Diakui Ajib, masyarakat Indonesia secara umum memang masih mempunyai literasi perpajakan yang rendah. Kalaupun masyarakat golongan yang sudah faham tentang perpajakan, lanjutnya, budaya taat pajaknya juga masih rendah.
Diungkapkannya, hal ini tercermin dari tingkat tax ratio Indonesia yang hanya bergerak di kisaran 10. Tahun 2025, kebijakan coretax system akan diberlakukan, ini membutuhkan prasyarat wajib pajak mempunyai pemahaman dan kepatuhan pajak yang lebih baik.
Ia menilai, hal ini yang kemudian membuat tax amnesty dibutuhkan oleh masyarakat. Dari sisi pemerintah lanjut Ajib, paling tidak ada tiga manfaat dengan kebijakan tax amnesty.
Pertama, kebutuhan budgeteir, yaitu untuk menambah pemasukan buat APBN. Kedua, harta bersih yang dilaporkan oleh wajib pajak, akan muncul yang sebelumnya menjadi bagian underground economy, bisa masuk ke Sistem Keuangan Indonesia yang lebih terbuka, dan selanjutnya menjadi aset yang lebih produktif masuk dalam putaran perekonomian nasional.
Ketiga, bisa membantu memberikan daya ungkit terhadap pertumbuhan ekonomi 8 persen. Sebab tidak ada kekhawatiran masyarakat untuk membelanjakan uang yang telah diakui dalam program tax amnesty tersebut.
Ajib menuturkan, secara prinsip, fungsi pajak adalah untuk keuangan negara atau fungsi budgeteir, dan fungsi mengatur ekonomi atau regulerend. Dalam konteks kebijakan tax amnesty ini, aspek budgeteir dan regulerend bisa didorong bersama dan memberikan manfaat.
"Kesimpulannya, kebijakan tax amnesty adalah program yang kurang ideal, tapi dibutuhkan oleh masyarakat dan pemerintah," pungkas Ajib.
Sebagaimana diketahui, Ketua Komisi XI Dewan Perwakilan Rakyat Republik Indonesia (DPR RI) Mukhamad Misbakhun menyampaikan, bahwa DPR RI memasukkan Rancangan Undang-undang (RUU) Pengampunan Pajak atau tax amnesty dalam Program Legislasi Nasional (Prolegnas) 2025.
Artinya pemerintah akan kembali menjalankan tax amnesty jilid III setelah sebelumnya menjalankan pada tahun 2016 dengan program tax amnesty dan tahun 2022 dengan Program Pengungkapan Sukarela (PPS).

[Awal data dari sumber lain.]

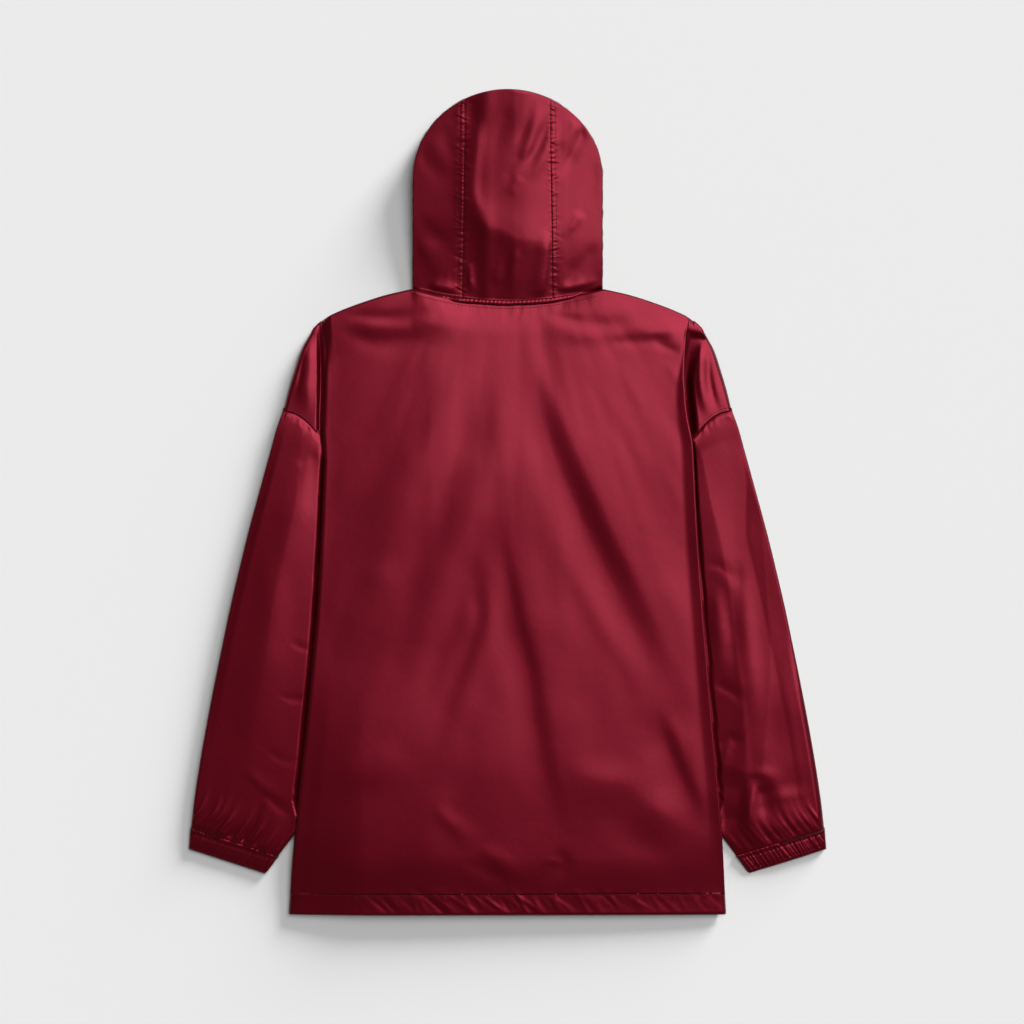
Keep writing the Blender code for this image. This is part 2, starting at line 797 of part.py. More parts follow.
def box(shape, size, center):
    made = bmesh.ops.create_cube(shape, size=MM)["verts"]
    bmesh.ops.scale(shape, vec=size, verts=made)
    bmesh.ops.translate(shape, vec=[value * MM for value in center], verts=made)


def box_object(name, size, center, parts, finish):
    shape = bmesh.new()
    box(shape, size, (0, 0, 0))
    mesh = bpy.data.meshes.new(name)
    shape.to_mesh(mesh)
    shape.free()
    made = add_object(name, mesh, finish, parts)
    made.location = [value * MM for value in center]
    return made


def cylinder_object(name, radius, length, center, parts, finish):
    """A cylinder along X."""
    shape = bmesh.new()
    bmesh.ops.create_cone(
        shape, cap_ends=True, segments=20, radius1=radius * MM, radius2=radius * MM, depth=length * MM
    )
    bmesh.ops.rotate(shape, verts=shape.verts, matrix=Matrix.Rotation(math.pi / 2, 3, "Y"))
    mesh = bpy.data.meshes.new(name)
    shape.to_mesh(mesh)
    shape.free()
    made = add_object(name, mesh, finish, parts)
    made.location = [value * MM for value in center]
    return made


def join(target, others, operation, cutters):
    """Adds or cuts OTHERS on TARGET with Boolean modifiers, and keeps them as hidden helpers."""
    for other in others:
        change = target.modifiers.new(other.name, "BOOLEAN")
        change.operation = operation
        change.object = other
        other.hide_render = True
        other.display_type = "WIRE"
        for collection in list(other.users_collection):
            collection.objects.unlink(other)
        cutters.objects.link(other)


def add_slider(parts, cutters):
    """Two plates on a post above the chain, and two lugs with the pull's pin on the side of the floor."""
    mid = zip_mid(SLIDER_Y)
    inner = CHAIN_THICKNESS / 2 + SLIDER_CLEAR
    plate_mid = inner + SLIDER_PLATE / 2
    size = (2 * SLIDER_HALF, SLIDER_LENGTH, SLIDER_PLATE)
    slider = box_object("zip_slider", size, (0, SLIDER_Y, mid - plate_mid), parts, "zip_metal")
    upper = box_object("slider_upper", size, (0, SLIDER_Y, mid + plate_mid), parts, "zip_metal")
    post_y = SLIDER_Y + SLIDER_LENGTH / 2 - 2
    post_height = 2 * (inner + SLIDER_PLATE / 2)
    post = box_object("slider_post", (4.0, 3.0, post_height), (0, post_y, mid), parts, "zip_metal")
    lug_height = PIN_DROP + 1.1
    lugs = []
    for side in (-1, 1):
        x = side * (PULL_EYE_HALF + SLIDER_CLEAR + LUG_THICKNESS / 2)
        z = mid - inner - SLIDER_PLATE - lug_height / 2 + 0.2
        lug_size = (LUG_THICKNESS, LUG_LENGTH, lug_height)
        lugs.append(box_object(f"slider_lug_{side}", lug_size, (x, SLIDER_Y, z), parts, "zip_metal"))
    pin_length = 2 * (PULL_EYE_HALF + SLIDER_CLEAR + LUG_THICKNESS - 0.1)
    pin = cylinder_object("slider_pin", PIN_RADIUS, pin_length, (0, SLIDER_Y, pin_mid()), parts, "zip_metal")
    join(slider, [upper, post, *lugs, pin], "UNION", cutters)


def pin_mid():
    return zip_mid(SLIDER_Y) - CHAIN_THICKNESS / 2 - SLIDER_CLEAR - SLIDER_PLATE - PIN_DROP


def add_pull(parts, cutters):
    """The pull tab, with its eye's axis at its origin. It lies towards the hem."""
    eye_center = (0, SLIDER_Y, pin_mid())
    pull = cylinder_object("zip_pull", EYE_OUTER, 2 * PULL_EYE_HALF, eye_center, parts, "zip_metal")
    neck_size = (2 * PULL_EYE_HALF, PULL_NECK, PULL_THICKNESS)
    neck_center = (0, -PULL_NECK / 2 - 1.0, 0)
    neck = box_object("pull_neck", neck_size, neck_center, parts, "zip_metal")
    tab_length = PULL_LENGTH - PULL_NECK
    tab_size = (2 * PULL_HALF, tab_length, PULL_THICKNESS)
    tab_center = (0, -PULL_NECK - tab_length / 2, 0)
    tab = box_object("pull_tab", tab_size, tab_center, parts, "zip_metal")
    eye = cylinder_object("pull_eye", EYE_INNER, 3 * PULL_EYE_HALF, (0, 0, 0), parts, "zip_metal")
    for helper in (neck, tab, eye):
        helper.parent = pull
    join(pull, [neck, tab], "UNION", cutters)
    join(pull, [eye], "DIFFERENCE", cutters)
    pull.rotation_euler.x = math.radians(PULL_REST)


def add_zip(parts, cutters):
    for name, side in (("zip_tape_left", -1), ("zip_tape_right", 1)):
        rings = strip_rings(TAPE_IN, TAPE_OUT, TAPE_THICKNESS, CHAIN_BOTTOM, ZIP_TOP)
        add_capped(name, rings, parts, "tape", side)
        stop_center = (side * STOP_X, STOP_Y, zip_mid(STOP_Y))
        box_object(name.replace("tape", "stop"), STOP_SIZE, stop_center, parts, "zip_metal")
    chain_end = CHAIN_BOTTOM + BOX_SIZE[1] + SEAM_GAP
    rings = strip_rings(-CHAIN_HALF, CHAIN_HALF, CHAIN_THICKNESS, chain_end, CHAIN_TOP)
    add_capped("zip_chain", rings, parts, "zip_metal")
    box_center = (0, CHAIN_BOTTOM + BOX_SIZE[1] / 2, zip_mid(CHAIN_BOTTOM))
    box_object("zip_box", BOX_SIZE, box_center, parts, "zip_metal")
    add_slider(parts, cutters)
    add_pull(parts, cutters)


def collection(name):
    made = bpy.data.collections.new(name)
    bpy.context.scene.collection.children.link(made)
    return made


def main():
    for old in list(bpy.data.objects):
        bpy.data.objects.remove(old, do_unlink=True)
    parts = collection(PARKA)
    cutters = collection("helpers")
    add_back(parts)
    add_fronts(parts)
    add_sleeves(parts)
    add_cuffs(parts)
    add_hood(parts)
    add_neck_binding(parts)
    add_zip(parts, cutters)


if __name__ == "__main__":
    main()
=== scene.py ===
"""Dresses a hooded nylon parka that lies flat on its front, with its back up and its sleeves beside it.

+Z points out of the back, +Y to the hood, and X = 0 is the middle of the back; -X is the wearer's left.
Sizes here are in millimetres, and MM turns them into Blender's metres. Each piece of cloth is a thin
shell on the form of its solid, with its creases laid over it as long soft folds.
"""

import math
from collections import namedtuple

import bpy
import numpy as np
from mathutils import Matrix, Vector
from mathutils.bvhtree import BVHTree


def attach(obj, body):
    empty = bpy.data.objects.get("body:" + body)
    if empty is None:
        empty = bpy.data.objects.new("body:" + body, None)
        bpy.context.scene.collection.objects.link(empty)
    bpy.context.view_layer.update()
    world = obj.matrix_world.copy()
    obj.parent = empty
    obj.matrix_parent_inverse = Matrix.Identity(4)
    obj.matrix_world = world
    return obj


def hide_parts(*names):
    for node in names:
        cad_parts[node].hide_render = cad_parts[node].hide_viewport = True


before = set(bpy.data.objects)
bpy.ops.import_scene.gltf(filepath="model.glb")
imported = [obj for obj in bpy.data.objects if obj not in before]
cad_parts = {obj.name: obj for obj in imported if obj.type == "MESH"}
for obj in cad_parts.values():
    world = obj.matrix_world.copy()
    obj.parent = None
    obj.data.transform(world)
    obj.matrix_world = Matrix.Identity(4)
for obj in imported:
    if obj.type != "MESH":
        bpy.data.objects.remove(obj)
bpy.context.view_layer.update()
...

Tax amnesty jilid I yang berlaku pada tahun 2016, sesuai dengan Undang-undang Nomor 11 Tahun 2016 tentang Pengampunan Pajak, yaitu pengampunan atas pajak terhutang, tidak dikenai sanksi administrasi dan sanksi pidana perpajakan, dengan membayar uang tebusan. Hasilnya, negara mengumpulkan uang tebusan Rp130 triliun, data deklarasi sebesar Rp4.813,4 triliun dan repatriasi sebesar 146 triliun.
Selanjutnya, pada tahun 2022 pemerintah mengeluarkan kebijakan Program Pengungkapan Sukarela (PPS), yang berlaku pada Tanggal 1 Januari sampai dengan 30 Juni 2022, sesuai dengan amanah dari Undang-undang nomor 7 Tahun 2021 tentang Harmonisasi dan Peraturan Perpajakan (HPP).
Program ini selanjutnya dikenal dengan tax amnesty jilid II. Kebijakan ini bisa mengumpulkan dana dari setoran PPh buat negara sebesar Rp61,01 triliun dan harta bersih yang diungkap sebesar Rp594,82 triliun.
"Tax amnesty jilid II memang tidak sesukses jilid I, diantaranya karena pembatasan peserta dan juga tarif yang cenderung kurang menarik," pungkas Ajib.